Abstract:
The λ and mββ mechanisms of neutrinoless double beta decay (0νββ) occur with light neutrino
exchange via WL − WR, and WL − WL mediation, respectively. In the present study, we calculate
the nuclear matrix elements (NMEs) for the mββ and λ mechanisms of 0νββ, which has origin in the
left-right symmetric model with right-handed gauge boson at TeV scale. The NMEs are calculated
for one of the 0νββ decaying isotope 48Ca in the interacting nuclear shell-model using the GXPF1A
effective interaction of pf-shell. The NMEs are calculated in both closure and nonclosure approaches
using four different methods: closure, running closure, running nonclosure, and mixed methods.

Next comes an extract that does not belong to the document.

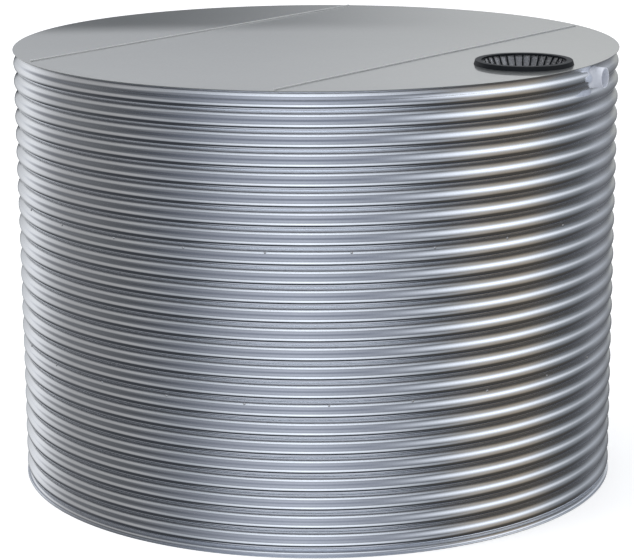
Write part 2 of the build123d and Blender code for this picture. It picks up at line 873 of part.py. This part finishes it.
with BuildPart() as lever_grip:
    grip_start = arm_end - grip_length
    grip_skin = grip_gap + grip_wall
    middle = high + lever_sheet / 2
    with BuildSketch(Plane.XZ.offset(-grip_start)):
        with Locations((stem_x, middle)):
            RectangleRounded(lever_width + 2 * grip_skin, lever_sheet + 2 * grip_skin, grip_round)
    extrude(amount=-grip_length - grip_skin)
    fillet(lever_grip.edges().group_by(Axis.Y)[-1], grip_end_round)
    with BuildSketch(Plane.XZ.offset(-grip_start)):
        with Locations((stem_x, middle)):
            Rectangle(lever_width + 2 * grip_gap, lever_sheet + 2 * grip_gap)
    extrude(amount=-grip_length - grip_gap, mode=Mode.SUBTRACT)
lever_grip.part.label = "lever_grip"

with BuildPart() as lever_nut:
    with BuildSketch(above_ball(lever_z + lever_sheet)):
        RegularPolygon(nut_hex, 6)
        Circle(stem_tip_radius + stem_gap, mode=Mode.SUBTRACT)
    extrude(amount=nut_height)
lever_nut.part.label = "lever_nut"

pieces = [
    floor_pan.part,
    floor_sealant.part,
    *strakes,
    lower_lap_rivets.part,
    upper_lap_rivets.part,
    end_lap_rivets.part,
    roof_panel_left.part,
    roof_panel_middle.part,
    roof_panel_right.part,
    roof_stiffener_left.part,
    roof_stiffener_right.part,
    strainer_basket.part,
    strainer_mesh.part,
    overflow_spigot.part,
    overflow_gasket.part,
    overflow_backnut.part,
    outlet_washer_outer.part,
    outlet_washer_inner.part,
    outlet_socket.part,
    outlet_backnut.part,
    valve_body.part,
    valve_end_cap.part,
    valve_seats.part,
    valve_ball.part,
    valve_stem.part,
    gland_nut.part,
    valve_lever.part,
    lever_grip.part,
    lever_nut.part,
]
os.makedirs("parts", exist_ok=True)
for piece in pieces:
    export_step(piece, f"parts/{piece.label}.step")
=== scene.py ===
from math import asin, cos, pi, radians, sin

import bmesh
import bpy
from mathutils import Matrix, Vector


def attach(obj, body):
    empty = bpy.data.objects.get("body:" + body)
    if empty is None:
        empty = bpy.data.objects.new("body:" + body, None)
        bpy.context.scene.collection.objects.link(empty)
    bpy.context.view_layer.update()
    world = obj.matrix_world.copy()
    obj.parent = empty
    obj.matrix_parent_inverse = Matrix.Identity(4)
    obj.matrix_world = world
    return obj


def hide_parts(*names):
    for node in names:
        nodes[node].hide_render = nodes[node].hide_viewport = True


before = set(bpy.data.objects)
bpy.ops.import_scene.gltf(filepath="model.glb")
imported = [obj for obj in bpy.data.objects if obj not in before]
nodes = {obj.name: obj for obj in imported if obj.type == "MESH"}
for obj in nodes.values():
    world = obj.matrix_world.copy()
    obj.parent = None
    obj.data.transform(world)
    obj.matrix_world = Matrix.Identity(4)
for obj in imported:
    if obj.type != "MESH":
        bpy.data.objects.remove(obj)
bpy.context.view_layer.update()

# Camera: a long lens, standing well back and a little above the roof, as such a
# tank is photographed in a yard. Its place was fitted to the rims, ridges and seams.
camera_turn = radians(37.0)
camera_tilt = radians(76.205)
camera_roll = radians(-0.2685)
camera_place = Vector((6.078, -8.066, 3.2953))

lens = bpy.data.cameras.new("camera")
lens.sensor_width = 36.0
lens.lens = 134.41
camera = bpy.data.objects.new("camera", lens)
turn = Matrix.Rotation(camera_turn, 4, "Z")
tilt = Matrix.Rotation(camera_tilt, 4, "X")
roll = Matrix.Rotation(camera_roll, 4, "Z")
camera.matrix_world = Matrix.Translation(camera_place) @ turn @ tilt @ roll
bpy.context.scene.collection.objects.link(camera)
bpy.context.scene.camera = camera

# Studio: white behind the tank, and round it the lit and dark patches that bright
# rolled sheet mirrors. Sheet steel shows little of its own, so these carry its look.
# A dark card low behind the tank puts the dark band across the far roof.
view_settings = bpy.context.scene.view_settings
view_settings.view_transform = "Standard"
studio = bpy.data.worlds.new("studio")
studio.use_nodes = True
bpy.context.scene.world = studio
sky = studio.node_tree
sky.nodes.clear()


def math_node(tree, kind, first, second=None):
    """A Math node on sockets or numbers, and its output."""
    node = tree.nodes.new("ShaderNodeMath")
    node.operation = kind
    for slot_index, value in enumerate((first, second)):
        if value is None:
            continue
        if isinstance(value, (int, float)):
            node.inputs[slot_index].default_value = value
        else:
            tree.links.new(value, node.inputs[slot_index])
    return node.outputs[0]


def smooth_step(tree, value, low, high):
    """0 below low and 1 above high, with a soft change between them."""
    node = tree.nodes.new("ShaderNodeMapRange")
    node.interpolation_type = "SMOOTHSTEP"
    node.inputs["From Min"].default_value = low
    node.inputs["From Max"].default_value = high
    tree.links.new(value, node.inputs["Value"])
    return node.outputs["Result"]


def mix_colour(tree, factor, first, second):
    """A colour between two sockets or colours."""
    node = tree.nodes.new("ShaderNodeMix")
    node.data_type = "RGBA"
    tree.links.new(factor, node.inputs["Factor"])
    for name, value in (("A", first), ("B", second)):
        slot_in = [s for s in node.inputs if s.name == name and s.type == "RGBA"][0]
        if isinstance(value, tuple):
            slot_in.default_value = (*value, 1.0)
        else:
            tree.links.new(value, slot_in)
    return [s for s in node.outputs if s.type == "RGBA"][0]


look = sky.nodes.new("ShaderNodeTexCoord")
split = sky.nodes.new("ShaderNodeSeparateXYZ")
sky.links.new(look.outputs["Generated"], split.inputs["Vector"])
height = math_node(sky, "ARCSINE", split.outputs["Z"])


def patch_cover(turn_to, half_width, soft_across, low, high, soft_up):
    """1 inside a soft-edged patch of the studio. Angles are in degrees, from the camera's side."""
    spin = sky.nodes.new("ShaderNodeMapping")
    spin.inputs["Rotation"].default_value = (0, 0, radians(90 - turn_to) - camera_turn)
    sky.links.new(look.outputs["Generated"], spin.inputs["Vector"])
    parts = sky.nodes.new("ShaderNodeSeparateXYZ")
    sky.links.new(spin.outputs["Vector"], parts.inputs["Vector"])
    aside = math_node(sky, "ARCTAN2", parts.outputs["Y"], parts.outputs["X"])
    aside = math_node(sky, "ABSOLUTE", aside)
    fade = radians(soft_across) / 2
    across = smooth_step(sky, aside, radians(half_width) + fade, radians(half_width) - fade)
    fade = radians(soft_up) / 2
    above = smooth_step(sky, height, radians(low) - fade, radians(low) + fade)
    below = smooth_step(sky, height, radians(high) + fade, radians(high) - fade)
    return math_node(sky, "MULTIPLY", math_node(sky, "MULTIPLY", above, below), across)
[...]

All
the NMEs are calculated incorporating the effects of the finite size of nucleons and the revisited
higher order terms such as isoscalar and weak magnetism terms of the nucleon currents. Inclusion
of the short-range nature of nucleon-nucleon interaction in Miller-Spencer, CD-Bonn, and AV18
parametrizations is also taken care of. The comparative dependence of the running closure and
running nonclosure NMEs with the spin-parity of the allowed states of intermediate nucleus 48Sc,
the coupled spin-parity of the two initial decaying neutrons and the final two protons, the cutoff
excitation energy of 48Sc, the cutoff number of states of 48Sc are also examined. Results show that
there are about 2-20% enhancements in different types of total NMEs, calculated in the nonclosure
approach as compared to the closure approach. The significant enhancements are found in the MqGT
and MqT type NMEs for the inclusion of the higher-order terms of the nucleon currents.